NLRB, 587 F.2d 1032, 1035 n.5 (9th Cir. 1978) (reiterating that
"issues that could have been raised at the representation
hearing cannot be raised for the first time in defense of an
unfair practice charge").
Thus, the NLRB did not abuse its discretion in refusing to
hear new evidence offered in support of a completely new legal
theory at the unfair labor practice proceeding, particularly
given the employer's failure to justify its failure to introduce
the evidence earlier. See Best Products, 765 F.2d at 910.
IV.
The NLRB did not err in refusing to consolidate this unfair
labor practice proceeding [*16] with another unfair labor
practice proceeding pending against Kolkka, a decision which we
review for an abuse of discretion. See NLRB v. Yuba National
Resources, Inc., 824 F.2d 706, 710 (9th Cir. 1987). The
resolution of the related matter required factual findings as to
the intent of the employer. In contrast, this case required an
adjudication of a legal question which was properly subjected to
determination through a summary judgment proceeding. The NLRB's
refusal to consolidate separate proceedings involving distinct
legal and factual issues is not an abuse of its discretion. See
Yuba National Resources, 824 F.2d at 710.
V.
We deny the employer's request for attorneys fees, because the
NLRB's position was substantially justified, 28 U.S.C. §
2412(d)(1)(A), and grant the NLRB's petition for enforcement.
Footnotes
1. The Honorable Harlington Wood,
Jr., Senior United States Circuit Judge for the Seventh Circuit
Court of Appeals, sitting by designation.

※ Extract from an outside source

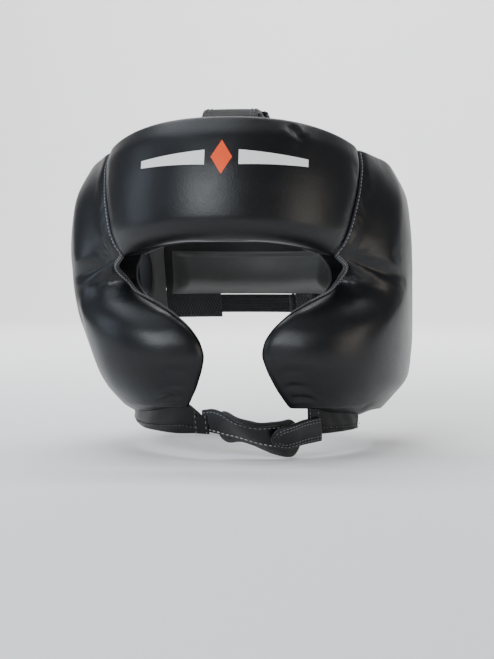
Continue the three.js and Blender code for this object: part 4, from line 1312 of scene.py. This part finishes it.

2. Kolkka offers no cases to support
the proposition that the legality of a worker's employment status
would alter this calculus. Indeed, in New Foodland, Inc., 205
N.L.R.B. 418, available at 1973, the NLRB implicitly held that
the fired worker was subject to the protection of the act as an
"employee" even though her status as an employee was
itself a violation of the law. In that case, the NLRB found an
unfair labor practice where an employer fired a newly enlisted
member of the union on the stated grounds that she did not meet
the state age requirement to stock liquor, even though that had
been her assigned task up to that point. The NLRB noted that
"if the reason asserted by the employer for a discharge is a
pretext, then the nature of the pretext is immaterial. That is
true even where the pretext involves a reliance on state or local
laws."
3. This is illustrated by the employer's actions in this case. Here, the employer specifically stipulated that foreman Octavio Barajas would be part of the voting unit, then attempted to disqualify him by name as a suspected unauthorized alien once the election results were known.